During construction and post construction period of the South Port there was no overall negative impact on the coastline or on the natural ecosystems. Throughout the construction process including dredging and reclamation, a wide range of parameters including “continuous” water quality measurements were made.”
Projects, constructions, amendments or basically any modification that takes place in the country does not merely see the light of day easily. There are controversies, protests and sometimes, downright crazy theories. Nonetheless, we should remember that everything has a good side and not just the bad. It has been said by many that the City will act as a magnet towards copious foreign direct investments into the country.
In a piece published on the Colombo Port City website, it is said that a number of business leaders believe that the construction of the project should proceed and that the City would be ultimately thrive as successful ventures like the beloved Kandalama Hotel and the South Harbour Expansion Project.
We mustn’t forget the manmade Palm Islands in Dubai either. These isles have become a major tourist attraction and even have world famous celebrities relaxing in their condos on its beach. The intense dredging required to construct the islands significantly altered the wave, temperature and erosion patterns in the Persian Gulf, and an entire square mile of coral was slain.
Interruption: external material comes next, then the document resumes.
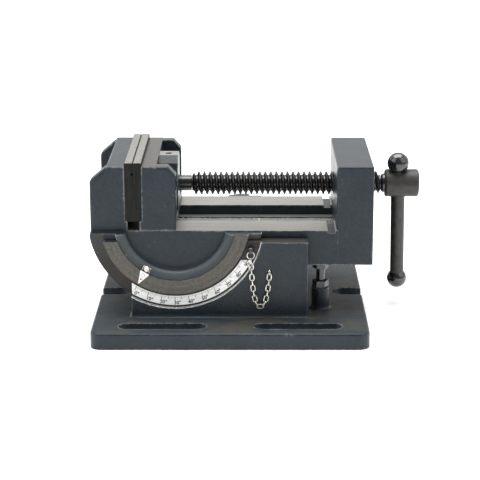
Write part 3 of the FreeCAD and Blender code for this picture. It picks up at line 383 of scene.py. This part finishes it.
def pointer_recipe(shader):
    """White enamel on the leaf's outer face, bright plate on its edges and tab."""
    spot = spot_of(shader)
    leaf = spot.side.above(RING_FACE_MM + 0.5, RING_FACE_MM + 0.7)
    grain = spot.point.noise(1500, 3)
    white = grain.above(0.3, 0.8).mixed(rgb(0.95, 0.94, 0.93), rgb(0.74, 0.73, 0.72))
    plate = grain.above(0.45, 0.62).mixed(rgb(0.07, 0.068, 0.062), rgb(0.42, 0.41, 0.38))
    return {"Base Color": leaf.mixed(plate, white), "Metallic": 1.0 - leaf,
            "Roughness": 0.22 + grain * 0.2}


def ink(name, colour, faded):
    def recipe(shader):
        spot = spot_of(shader)
        patchy = spot.point.noise(2600, 2).above(0.35, 0.75)
        return {"Base Color": patchy.mixed(colour, faded), "Roughness": 0.5 + patchy * 0.1}

    return material(name, recipe)


jaw_plate_steel = material("jaw_plate_steel", jaw_plate_recipe)
black_oxide = material("black_oxide_steel", black_oxide_recipe)
dark_steel = material("dark_satin_steel", dark_steel_recipe)
black_gloss = material("black_gloss_knob", black_gloss_recipe)
scale_enamel = material("white_scale_enamel", enamel_recipe)
bare_steel = bright_metal("bare_pin_steel", rgb(0.30, 0.29, 0.27), rgb(0.46, 0.45, 0.42), 0.24)
nickel = bright_metal("nickel_plate", rgb(0.42, 0.40, 0.35), rgb(0.66, 0.64, 0.58), 0.16)
mark_ink = ink("scale_ink", rgb(0.012, 0.012, 0.012), rgb(0.07, 0.07, 0.07))
faint_ink = ink("pointer_grey", rgb(0.22, 0.22, 0.22), rgb(0.45, 0.45, 0.45))
red_ink = ink("pointer_red", rgb(0.55, 0.006, 0.020), rgb(0.60, 0.03, 0.05))

FINISHES = {
    "base": cast_iron("cradle_casting", base_cuts, 0.9),
    "vise_body": cast_iron("vise_casting", vise_cuts, 0.15),
    "moving_jaw": cast_iron("moving_jaw_casting", moving_jaw_cuts, 0.2),
    "fixed_jaw_plate": jaw_plate_steel,
    "moving_jaw_plate": jaw_plate_steel,
    "fixed_plate_screws": black_oxide,
    "moving_plate_screws": black_oxide,
    "keeper_screws": black_oxide,
    "jaw_retaining_screw": black_oxide,
    "jaw_keeper_plate": bare_steel,
    "spindle_head": dark_steel,
    "handle_bar": dark_steel,
    "handle_knob_top": black_gloss,
    "handle_knob_bottom": black_gloss,
    "stop_screw": black_oxide,
    "stop_lock_nut": black_oxide,
    "tilt_lock_bolt": black_oxide,
    "index_pin": black_oxide,
    "pin_ring": nickel,
    "chain_eye": nickel,
    "pointer_screw": nickel,
    "angle_scale": scale_enamel,
    "angle_pointer": material("pointer_enamel", pointer_recipe),
}

for node_name, chosen in FINISHES.items():
    nodes[node_name].material_slots[0].material = chosen


# ---- pieces made here ----

def piece_from(name, mesh, finish, body):
    """A finished piece in the row frame that rides on a body."""
    mesh.materials.clear()
    mesh.materials.append(finish)
    piece = bpy.data.objects.new(name, mesh)
    bpy.context.scene.collection.objects.link(piece)
    if body:
        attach(piece, body)
    return piece


THREAD_PITCH_MM = 4.0
THREAD_OUTER_MM = 8.55
THREAD_ROOT_MM = 5.75
THREAD_START_MM = 10.0
THREAD_END_MM = 146.0
# one turn of the thread from root to root: share of the pitch, share of the depth
THREAD_SHAPE = [(0.0, 0.0), (0.10, 0.02), (0.20, 0.22), (0.32, 0.72), (0.40, 0.93),
                (0.50, 1.0), (0.60, 0.93), (0.68, 0.72), (0.80, 0.22), (0.90, 0.02)]
# places along the screw and radii there, in millimetres
SHAFT_BEFORE = [(-11.6, 0.0), (-11.6, 5.1), (-11.0, 5.65), (-8.7, 5.65), (-8.7, 4.0), (-4.7, 4.0),
                (-4.7, 5.65), (9.0, 5.65), (9.6, 5.7)]
SHAFT_AFTER = [(146.6, 5.9), (147.6, 6.9), (149.2, 6.9), (170.6, 6.9), (170.6, 0.0)]
AROUND = 48


def thread_point(along, turn, depth_share):
    """A point of the thread's surface, fading into the shaft at both of its ends."""
    clamped = min(max(along, THREAD_START_MM), THREAD_END_MM)
    fade_in = min(1.0, (clamped - THREAD_START_MM) / 2.2)
    fade_out = min(1.0, (THREAD_END_MM - clamped) / 1.6)
    depth = (THREAD_OUTER_MM - THREAD_ROOT_MM) * depth_share * fade_in * fade_out
    radius = THREAD_ROOT_MM + depth
    return shaft_point(clamped, turn, radius)


def shaft_point(along, turn, radius):
    return TILT_CENTRE + Vector((along, radius * math.cos(turn),
                                 SCREW_AXIS_MM + radius * math.sin(turn))) * MM


def lead_screw_mesh():
    """The whole lead screw: plain shaft, right-hand thread, plain end."""
    form = bmesh.new()
    rows = []
    for along, radius in SHAFT_BEFORE:
        rows.append([form.verts.new(shaft_point(along, math.tau * k / AROUND, radius))
                     for k in range(AROUND)])
    join_rings(form, rows)
    turns = int((THREAD_END_MM - THREAD_START_MM) / THREAD_PITCH_MM) + 3
    per_turn = len(THREAD_SHAPE)
    first = THREAD_START_MM - 1.5 * THREAD_PITCH_MM
    grid = []
    for row in range(turns * per_turn):
        share, depth = THREAD_SHAPE[row % per_turn]
        start = first + (row // per_turn + share) * THREAD_PITCH_MM
        grid.append([form.verts.new(thread_point(start + THREAD_PITCH_MM * k / AROUND,
                                                 math.tau * k / AROUND, depth))
                     for k in range(AROUND)])
    for row in range(len(grid) - 1):
        for k in range(AROUND):
            onward = row if k < AROUND - 1 else row + per_turn
            if onward + 1 >= len(grid):
                continue
            step = (k + 1) % AROUND
            form.faces.new((grid[row][k], grid[onward][step], grid[onward + 1][step],
                            grid[row + 1][k]))
    after = []
    for along, radius in SHAFT_AFTER:
        after.append([form.verts.new(shaft_point(along, math.tau * k / AROUND, radius))
                      for k in range(AROUND)])
    join_rings(form, after)
    bmesh.ops.remove_doubles(form, verts=form.verts, dist=0.002 * MM)
    return finished_mesh("lead_screw_thread", form)


def join_rings(form, rings):
    for near_ring, far_ring in zip(rings, rings[1:]):
        for k in range(len(near_ring)):
            step = (k + 1) % len(near_ring)
            form.faces.new((near_ring[k], near_ring[step], far_ring[step], far_ring[k]))


def finished_mesh(name, form, smooth_below=40):
    """A mesh from the form, smooth except across edges sharper than smooth_below degrees."""
    bmesh.ops.recalc_face_normals(form, faces=form.faces)
    mesh = bpy.data.meshes.new(name)
    form.to_mesh(mesh)
    form.free()
    for face in mesh.polygons:
        face.use_smooth = True
    mesh.set_sharp_from_angle(angle=math.radians(smooth_below))
    return mesh


screw = piece_from("lead_screw_turned", lead_screw_mesh(), black_oxide, "spindle")
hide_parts("lead_screw")

chain_mesh = nodes["retaining_chain"].data.copy()
chain = piece_from("retaining_chain_links", chain_mesh, nickel, None)
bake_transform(chain)
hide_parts("retaining_chain")


# ---- printed marks ----

INK_MM = 0.04
NUMBER_HEIGHT_MM = 2.5
NUMBER_RADIUS_MM = 58.0
TICK_START_MM = SCALE_INNER_MM + 0.5
TICK_LONG_MM = 3.0
TICK_HALF_MM = 1.9
TICK_SHORT_MM = 1.1


def on_scale(radius, degrees, height_mm):
    """A point over the scale's face, at an angle from straight down."""
    turn = math.radians(degrees)
    return TILT_CENTRE + Vector((radius * math.sin(turn), SCALE_FACE_MM - height_mm,
                                 -radius * math.cos(turn))) * MM


def slab(form, corners, thickness):
    """A thin solid with the given front corners; it goes back towards +Y by thickness."""
    front = [form.verts.new(corner) for corner in corners]
    back = [form.verts.new(corner + Vector((0, thickness, 0))) for corner in corners]
    form.faces.new(front)
    form.faces.new(back[::-1])
    for number in range(len(front)):
        after = (number + 1) % len(front)
        form.faces.new((front[number], back[number], back[after], front[after]))


def tick(form, degrees, inner, outer, width):
    lean = math.degrees(width / 2 / ((inner + outer) / 2))
    corners = [on_scale(inner, degrees - lean, 0.03), on_scale(inner, degrees + lean, 0.03),
               on_scale(outer, degrees + lean, 0.03), on_scale(outer, degrees - lean, 0.03)]
    slab(form, corners, 0.05 * MM)


def number_mesh(text, height_mm):
    """A number as a flat mesh, its middle at the origin, upright in the XY plane."""
    curve = bpy.data.curves.new("number", "FONT")
    curve.body = text
    curve.size = height_mm * MM / 0.7
    curve.align_x = "CENTER"
    curve.align_y = "CENTER"
    curve.offset = 0.09 * MM
    curve.extrude = 0.02 * MM
    holder = bpy.data.objects.new("number", curve)
    mesh = bpy.data.meshes.new_from_object(holder)
    bpy.data.objects.remove(holder)
    return mesh


def scale_marks():
    form = bmesh.new()
    for degree in range(91):
        length = TICK_SHORT_MM
        if degree % 10 == 0:
            length = TICK_LONG_MM
        elif degree % 5 == 0:
            length = TICK_HALF_MM
        width = 0.34 if degree % 5 == 0 else 0.17
        tick(form, SCALE_ZERO_DEGREES + degree, TICK_START_MM, TICK_START_MM + length, width)
    for degree in range(0, 91, 10):
        label = number_mesh(f"{degree}\N{DEGREE SIGN}", NUMBER_HEIGHT_MM)
        # the numbers start just past their ticks and are nearly level with them by 90
        beside = SCALE_ZERO_DEGREES + degree + 2.4 - degree / 45
        turn = math.radians(beside)
        upright = Matrix.Rotation(math.radians(90), 4, "X")
        spin = Matrix.Rotation(-turn, 4, "Y")
        place = Matrix.Translation(on_scale(NUMBER_RADIUS_MM, beside, 0.02))
        label.transform(place @ spin @ upright)
        form.from_mesh(label)
        bpy.data.meshes.remove(label)
    return finished_mesh("scale_marks", form)


piece_from("angle_scale_marks", scale_marks(), mark_ink, "cradle")


def pointer_ring(radius, inner, outer):
    """A flat ring, or a disc where inner is 0, on the pointer's leaf at a radius from the tilt."""
    form = bmesh.new()
    turn = math.radians(POINTER_DEGREES)
    middle = TILT_CENTRE + Vector((radius * math.sin(turn), POINTER_FACE_MM,
                                   -radius * math.cos(turn))) * MM
    around = 24
    turns = [math.tau * k / around for k in range(around)]
    rings = []
    for reach, height in ((inner, 0.0), (inner, INK_MM), (outer, INK_MM), (outer, 0.0)):
        rings.append([form.verts.new(middle + Vector((reach * math.cos(spin), -height,
                                                      reach * math.sin(spin))) * MM)
                      for spin in turns])
    join_rings(form, rings + rings[:1])
    bmesh.ops.remove_doubles(form, verts=form.verts, dist=0.001 * MM)
    return finished_mesh("pointer_mark", form)


piece_from("pointer_red_dot", pointer_ring(47.0, 0.0, 0.62), red_ink, "vise")
piece_from("pointer_maker_ring", pointer_ring(43.9, 1.0, 1.25), faint_ink, "vise")


# ---- stand, light and camera ----

ROOM_FRONT = rgb(0.26, 0.26, 0.27)
ROOM_BACK = rgb(1.06, 1.06, 1.05)
LIGHT_TARGET = Vector((0.0, 0.0, 0.06))
# name, place and size in metres, power in watts
SOFTBOXES = (("overhead_softbox", (0.0, 0.15, 1.25), (1.3, 0.9), 24.0),
             ("left_softbox", (-1.1, -0.6, 0.9), (1.2, 1.2), 7.0),
             ("right_softbox", (1.1, -0.6, 0.9), (1.2, 1.2), 6.0))

VIEW_PLACE = (0.0159, -1.167, 0.3684)
VIEW_DOWN_DEGREES = 15.24
VIEW_LENS_MM = 124.1
VIEW_SENSOR_MM = 36.0
VIEW_SHIFT = -0.0277


def studio():
    floor_form = bmesh.new()
    bmesh.ops.create_grid(floor_form, x_segments=1, y_segments=1, size=12)
    floor_mesh = bpy.data.meshes.new("floor")
    floor_form.to_mesh(floor_mesh)
    floor_form.free()

    def pale(shader):
        spot = spot_of(shader)
        shade = spot.point.noise(3, 2).mixed(rgb(0.93, 0.93, 0.93), rgb(0.95, 0.95, 0.95))
        return {"Base Color": shade, "Roughness": 0.8, "Emission Color": shade,
                "Emission Strength": 0.25}

    floor_mesh.materials.append(material("pale_floor", pale))
    floor = bpy.data.objects.new("floor", floor_mesh)
    bpy.context.scene.collection.objects.link(floor)

    world = bpy.data.worlds.new("white_room")
    world.use_nodes = True
    world.node_tree.nodes.clear()
    room = Wire(world.node_tree)
    way = room.node("ShaderNodeTexCoord", {}, {}, "Generated")
    to_back = room.node("ShaderNodeSeparateXYZ", {}, {"Vector": way}, "Y")
    light = to_back.above(-0.75, 0.4).mixed(ROOM_FRONT, ROOM_BACK)
    glow = room.node("ShaderNodeBackground", {}, {"Color": light, "Strength": 1.0})
    room.node("ShaderNodeOutputWorld", {}, {"Surface": glow}, None)
    bpy.context.scene.world = world

    for name, place, size, power in SOFTBOXES:
        lamp = bpy.data.lights.new(name, "AREA")
        lamp.shape = "RECTANGLE"
        lamp.size, lamp.size_y = size
        lamp.energy = power
        holder = bpy.data.objects.new(name, lamp)
        holder.location = place
        aim = LIGHT_TARGET - Vector(place)
        holder.rotation_euler = aim.to_track_quat("-Z", "Y").to_euler()
        bpy.context.scene.collection.objects.link(holder)


def camera():
    lens = bpy.data.cameras.new("front_view")
    lens.lens = VIEW_LENS_MM
    lens.sensor_width = VIEW_SENSOR_MM
    lens.shift_x = VIEW_SHIFT
    lens.clip_end = 50
    holder = bpy.data.objects.new("front_view", lens)
    holder.location = VIEW_PLACE
    holder.rotation_euler = (math.radians(90 - VIEW_DOWN_DEGREES), 0, 0)
    bpy.context.scene.collection.objects.link(holder)
    bpy.context.scene.camera = holder


studio()
camera()
bpy.context.scene.view_settings.view_transform = "Standard"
On the other hand, developers dropped two American fighter jets on the seafloor to create new reefs and claim that Palm Jumeirah’s breakwater would bring more marine life to the area.
Obviously, there have been environmental concerns especially about the damage that could happen to the coastal line as well as reefs. Moreover, the destruction of the Unawatuna beach due to the breakwater that was not built properly has tainted the minds of some. However, many (especially the youth) complain that Lanka has no good malls, especially after enjoying a holiday in another country; as they say, the grass is greener on the other side. Considering another quote for this context; without sacrifice there is no victory. The road to development is tricky, never easy and does require some sacrifices along the way.